Mat: "It was a bit unfair, to be honest, because by the time we'd done about six or seven festivals, everything was sounding really good, and we just wanted to get back to England."

Brett: "It was purely a business thing. It had nothing to do with anything else, except that we had already agreed to do V99. When you do big festivals like that, there are restrictions on your own tour dates."

Forced into contractual exile, then, Suede took refuge among the mysterious pleasures and dubious smells of the tour bus. They chased hurricanes around the Far East, dodged nuclear disasters in Japan, skipped over war zones and met Australians, but they truly felt at home while crowded around Michael Stipe's four-track.

“We toured with REM and they were brilliant," Mat enthuses. "They were playing 30 songs a night and changing the set each time, playing stuff they'd never played before.

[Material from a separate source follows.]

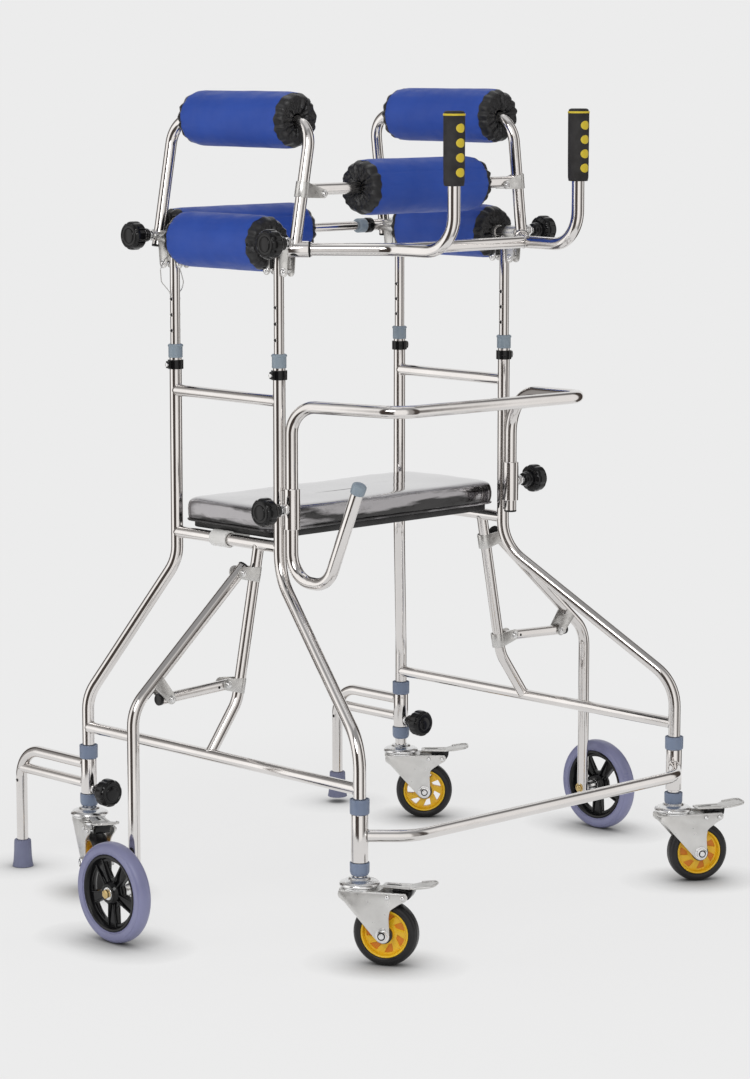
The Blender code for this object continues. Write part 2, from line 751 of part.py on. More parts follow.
def hoop(word, side):
    path = [
        hoop_point(side, -HOOP_Y, HOOP_FOOT_Z),
        hoop_point(side, -HOOP_Y, HOOP_TOP_Z),
        hoop_point(side, HOOP_Y, HOOP_TOP_Z),
        hoop_point(side, HOOP_Y, HOOP_FOOT_Z),
    ]
    finish(tube(path, RAIL_R, HOOP_BEND), f"{word}_underarm_hoop", STEEL)


def rack(word, side):
    """The two sliding uprights of one side, their arm rail and the straps that bolt them to the hoop."""
    reach = HOOP_Y - RAIL_R - GAP
    arm = tube([at(side, UPRIGHT_X, -reach, ARM_Z), at(side, UPRIGHT_X, reach, ARM_Z)], RAIL_R)
    shape = arm
    holes = []
    for sign in (-1, 1):
        y = sign * UPRIGHT_Y
        x = side * UPRIGHT_X
        post = rod(INNER_R, (x, y, INNER_FOOT_Z), (x, y, ARM_Z + 0.002))
        strap = box((x - 0.0100, y - 0.0115, ARM_Z - STRAP_DROP), (x + 0.0100, y + 0.0115, ARM_Z))
        bolt_z = ARM_Z - STRAP_BOLT_DROP
        bolt = rod(0.0042, (x - 0.0145, y, bolt_z), (x + 0.0145, y, bolt_z), steps=6)
        shape = fused(shape, post, strap, bolt)
        for number in range(HOLES):
            z = FIRST_HOLE_Z + HOLE_PITCH * number
            holes.append(rod(HOLE_R, (x - 0.02, y, z), (x + 0.02, y, z), steps=6))
    finish(cut(shape, *holes), f"{word}_upper_rack", STEEL)


def padded_roller(name, start, end, bar_r=RAIL_R):
    """A padded sleeve on a tube: crowned edges and ends drawn in round the tube."""
    start, end = Vector(start), Vector(end)
    long = (end - start).length
    bore_r = bar_r + GAP
    half = [
        (bore_r, long - 0.010),
        (0.0170, long - 0.0040),
        (0.0320, long),
        (0.0405, long - 0.0030),
        (ROLLER_R, long - 0.0120),
    ]
    profile = half + [(radius, long - height) for radius, height in reversed(half)]
    finish(turned(profile, end - start, start, closed=True), name, BLUE, (start + end) / 2)


def chest_bar():
    """The bar across the two front hoop legs, held by a strap round each leg."""
    clamps = []
    for side in (-1, 1):
        middle = hoop_point(side, -HOOP_Y, CHEST_Z)
        lean = hoop_point(side, -HOOP_Y, CHEST_Z + 0.01) - middle
        clamps.append((middle, lean))
    reach = clamps[1][0].x
    shape = tube([at(-1, reach, -HOOP_Y, CHEST_Z), at(1, reach, -HOOP_Y, CHEST_Z)], RAIL_R)
    for middle, lean in clamps:
        lean.normalize()
        shape = fused(shape, rod(0.0125, middle - lean * 0.012, middle + lean * 0.012))
        inward = -1 if middle.x > 0 else 1
        ears = box(
            (min(middle.x, middle.x + inward * 0.036), middle.y - 0.0108, middle.z - 0.0100),
            (max(middle.x, middle.x + inward * 0.036), middle.y + 0.0108, middle.z + 0.0100),
        )
        shape = fused(shape, ears)
    for middle, lean in clamps:
        shape = cut(shape, rod(0.0101, middle - lean * 0.03, middle + lean * 0.03))
    finish(shape, "chest_bar", STEEL)


def back_bar():
    """The telescoping bar behind the person: a thin tube sliding in a thicker one with a collar."""
    reach = UPRIGHT_X - RAIL_R - 0.0015
    thin = rod(BACK_BAR_R, (-reach, HOOP_Y, BACK_Z), (BACK_SLEEVE_X + 0.01, HOOP_Y, BACK_Z))
    thick = rod(0.0097, (BACK_SLEEVE_X, HOOP_Y, BACK_Z), (reach, HOOP_Y, BACK_Z))
    collar = rod(0.0122, (BACK_SLEEVE_X - 0.004, HOOP_Y, BACK_Z), (BACK_SLEEVE_X + 0.012, HOOP_Y, BACK_Z))
    clip = rod(0.0132, (BACK_SLEEVE_X + 0.016, HOOP_Y, BACK_Z), (BACK_SLEEVE_X + 0.027, HOOP_Y, BACK_Z))
    finish(fused(thin, thick, collar, clip), "back_bar", STEEL)


def handle_frame():
    """The front arms, the bar between them and the two upright handles."""
    shapes = []
    for side in (-1, 1):
        start = Vector((UPRIGHT_X, -HOOP_Y))
        run = (Vector(HANDLE_INNER) - start).normalized()
        start = start + run * (RAIL_R + 2 * GAP)
        path = [
            at(side, start.x, start.y, HANDLE_Z),
            at(side, *HANDLE_INNER, HANDLE_Z),
            at(side, *HANDLE_POST, HANDLE_Z),
            at(side, *HANDLE_POST, HANDLE_TOP_Z),
        ]
        shapes.append(tube(path, LEG_R, 0.055))
    bar = tube([at(-1, *HANDLE_INNER, HANDLE_Z), at(1, *HANDLE_INNER, HANDLE_Z)], RAIL_R)
    finish(fused(bar, *shapes), "handle_frame", STEEL)


def grip(word, side):
    low, high = GRIP_Z
    bore_r = LEG_R + GAP
    profile = [
        (0.0, high),
        (0.0125, high),
        (GRIP_R, high - 0.004),
        (GRIP_R, low + 0.002),
        (GRIP_R - 0.001, low),
        (bore_r, low),
        (bore_r, HANDLE_TOP_Z + GAP),
        (0.0, HANDLE_TOP_Z + GAP),
    ]
    shape = turned(profile, point=at(side, *HANDLE_POST, 0), closed=True)
    finish(shape, f"{word}_grip", BLACK_RUBBER)


def knob(name, point, axis, stem=KNOB_STEM):
    """A lobed clamping knob on a threaded stem. The point lies on the stem's inner end."""
    rings = (
        (0.0000, 0.0050, 0),
        (stem, 0.0050, 0),
        (stem + 0.0005, 0.0105, 0),
        (stem + 0.0150, 0.0125, 0),
        (stem + 0.0170, KNOB_R - 0.0015, 1),
        (stem + KNOB_REACH - 0.0165, KNOB_R, 1),
        (stem + KNOB_REACH - 0.0130, KNOB_R - 0.0060, 1),
    )
    layers = []
    for height, radius, lobed in rings:
        loop = []
        for step in range(KNOB_STEPS):
            angle = 2 * math.pi * step / KNOB_STEPS
            reach = radius * (1 - 0.07 * lobed * (step % 2))
            loop.append((reach * math.cos(angle), reach * math.sin(angle), height))
        layers.append(loop)
    shape = lofted(layers)
    shape.data.transform(placed(axis, point))
    finish(shape, name, BLACK, point)


def knobs():
    for word, side in SIDES.items():
        for end, y in (("front", -HOOP_Y), ("rear", HOOP_Y)):
            point = at(side, UPRIGHT_X + RAIL_R + GAP, y, BACK_Z + 0.002)
            knob(f"{word}_{end}_arm_knob", point, (side, 0, 0))
        height = sum(GUARD_SLEEVE_Z) / 2
        knob(f"{word}_guard_knob", at(side, GUARD_X[word] + GUARD_SLEEVE_R + GAP, GUARD_Y, height), (side, 0, 0))
        foot = at(side, LEG_X, REAR_LEG_Y - SLEEVE_R - FOOT_BOSS - GAP, FOOT_KNOB_Z[word])
        knob(f"{word}_foot_knob", foot, (0, -1, 0), FOOT_KNOB_STEM - FOOT_BOSS)


clear_scene()
ROLLATOR = bpy.data.collections.new("sit_to_stand_rollator")
bpy.context.scene.collection.children.link(ROLLATOR)

STEEL = material("polished_steel", (0.72, 0.72, 0.73), 0.18, 1.0)
STEEL_PLATE = material("galvanised_plate", (0.62, 0.63, 0.64), 0.38, 1.0)
BLUE = material("blue_roller_cloth", (0.035, 0.105, 0.45), 0.55)
VINYL = material("black_vinyl", (0.018, 0.018, 0.020), 0.22)
BLACK = material("black_plastic", (0.015, 0.015, 0.016), 0.35)
BLACK_RUBBER = material("black_rubber", (0.020, 0.020, 0.021), 0.65)
YELLOW = material("yellow_rim_plastic", (0.85, 0.50, 0.018), 0.40)
LAVENDER = material("lavender_tyre", (0.215, 0.220, 0.430), 0.60)
GREY_RUBBER = material("grey_tip_rubber", (0.200, 0.215, 0.330), 0.65)

for word, side in SIDES.items():
    front_leg(word, side)
    rear_leg(word, side)
    side_rail(word, side)
    foot_bar(word, side)
    outrigger(word, side)
    outrigger_wheel(word, side)
    hoop(word, side)
    rack(word, side)
    grip(word, side)
    padded_roller(
        f"{word}_underarm_roller",
        at(side, HOOP_TOP_X[word], TOP_ROLLER_Y[0], HOOP_TOP_Z),
        at(side, HOOP_TOP_X[word], TOP_ROLLER_Y[1], HOOP_TOP_Z),
    )
    padded_roller(
        f"{word}_side_roller",
        at(side, UPRIGHT_X, SIDE_ROLLER_Y[0], ARM_Z),
        at(side, UPRIGHT_X, SIDE_ROLLER_Y[1], ARM_Z),
    )
bow_bar()
casters()
seat()
guard_rail()
chest_bar()
padded_roller("chest_roller", (CHEST_ROLLER_X[0], -HOOP_Y, CHEST_Z), (CHEST_ROLLER_X[1], -HOOP_Y, CHEST_Z))
back_bar()
padded_roller("back_roller", (BACK_ROLLER_X[0], HOOP_Y, BACK_Z), (BACK_ROLLER_X[1], HOOP_Y, BACK_Z), BACK_BAR_R)
handle_frame()
knobs()
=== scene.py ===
"""Looks of the sit to stand rollator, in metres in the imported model's frame. Z is up; the front is -Y."""

import math
import random

import bmesh
import bpy
from mathutils import Matrix, Vector, noise


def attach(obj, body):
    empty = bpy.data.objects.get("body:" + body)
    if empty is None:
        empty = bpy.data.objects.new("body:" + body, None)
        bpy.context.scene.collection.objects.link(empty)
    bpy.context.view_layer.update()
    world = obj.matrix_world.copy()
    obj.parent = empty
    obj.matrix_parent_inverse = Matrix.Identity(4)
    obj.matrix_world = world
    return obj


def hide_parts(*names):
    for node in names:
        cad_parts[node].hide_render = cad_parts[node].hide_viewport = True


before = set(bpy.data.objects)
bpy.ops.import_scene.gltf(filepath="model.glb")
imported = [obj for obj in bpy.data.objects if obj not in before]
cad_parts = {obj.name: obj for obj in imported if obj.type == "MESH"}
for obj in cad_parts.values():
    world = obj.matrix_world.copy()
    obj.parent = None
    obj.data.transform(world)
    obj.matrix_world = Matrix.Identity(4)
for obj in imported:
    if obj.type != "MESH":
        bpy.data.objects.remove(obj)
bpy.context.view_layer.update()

# Moves the design's Y onto the frame's Y
CENTRE_Y = 0.0501
SIDES = {"left": -1, "right": 1}

# Frame tubes
UPRIGHT_X = 0.252
UPRIGHT_Y = 0.1247
LEG_X = 0.358
FRONT_LEG_Y = -0.4185
REAR_LEG_Y = 0.229
LEG_TOP_Z = 0.8778
HIP_Z = 0.546
FRONT_KNEE_Z = 0.335
REAR_KNEE_Z = 0.319
LEG_FOOT_Z = 0.127
LEG_BEND = 0.075
LEG_R = 0.01
RAIL_R = 0.0095
CROSSBAR_Z = 0.823
SEAT_TUBE_Z = 0.592
LOWER_RAIL_Z = 0.267
TUBE_INSET = 0.004
BRACE_Y = -0.075
BRACE_X = 0.3
BRACE_Z = 0.346

# Telescoping uprights
INNER_R = 0.0082
INNER_FOOT_Z = 0.702
FIRST_HOLE_Z = 0.919
HOLE_PITCH = 0.0255
HOLES = 3
HOLE_R = 0.0028
BUSH_R = 0.0125
BUSH_Z = (0.8755, 0.8975)
CLIP_R = 0.0136
CLIP_Z = (0.857, 0.872)

# Sleeves and collars round the lower legs
SLEEVE_R = 0.013
BOW_SLEEVE_Z = {"left": (0.156, 0.2295), "right": (0.156, 0.2235)}
FOOT_SLEEVE_Z = {"left": (0.156, 0.2145), "right": (0.166, 0.225)}
COLLAR_R = 0.0149
UPPER_COLLAR_Z = {
    "left_front": (0.23, 0.253),
    "right_front": (0.224, 0.245),
    "left_rear": (0.215, 0.237),
    "right_rear": (0.2255, 0.2475),
}
LOWER_COLLAR_Z = {
    "left_front": (0.135, 0.1555),
    "right_front": (0.13, 0.151),
    "left_rear": (0.1345, 0.1555),
    "right_rear": (0.144, 0.1655),
}
BOW_Y = -0.475
BOW_X = 0.3
BOW_Z = 0.196
FOOT_Y = {"left": 0.41, "right": 0.396}
FOOT_LIFT = {"left": 0.0, "right": 0.01}
FOOT_UPPER_Z = {"left": 0.2045, "right": 0.215}
FOOT_LOWER_Z = {"left": 0.1715, "right": 0.183}
FOOT_KNOB_Z = {"left": 0.164, "right": 0.1785}
FOOT_KNOB_STEM = 0.011
FOOT_LOWER_R = 0.0088
FOOT_BOSS = 0.0035
FOOT_TIP_R = 0.0178
FOOT_TIP_TALL = 0.046

# Outrigger wheels
OUT_TOP = (0.2835, -0.073, 0.5585)
OUT_ELBOW = (0.512, -0.073, 0.361)
OUT_AXLE_Z = 0.079
OUT_WHEEL_X = 0.5535
OUT_WHEEL_R = 0.079
OUT_WHEEL_WIDE = 0.026
LINK_R = 0.0086
LINK_X = (0.3061, 0.458)
LINK_Z = 0.37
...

Then they were writing new stuff in the soundchecks. And they had a little studio set up in the dressing room."

"They were a really open band," Brett grins, "really friendly, inviting us to pop in and contribute stuff to their four-track recordings. It was a spirit of invention, being constantly creative and constantly inspired. That's how I want to approach the next Suede album."

And so it comes to pass that, after one of the most tumultuous years of their career, Suede emerge stronger, cleaner, more appreciated and intent on "doing an Ian Brown".

"I've been taking singing lessons," Brett admits. "I don't want to get to that point ever in my career where you think you know it all. I always wanna be at that point where you think that the more you learn, the more you don't know. You can always get better at things and you can never get jaded. With that in mind, I've started taking piano, guitar and singing lessons. Not necessarily to improve myself in those fields, but to keep thinking about things. There isn't a tangible end result, it's just to stimulate yourself."

That's Suede in a nutshell right there. Album of the year. Band of the decade. Stimulation aid of the century.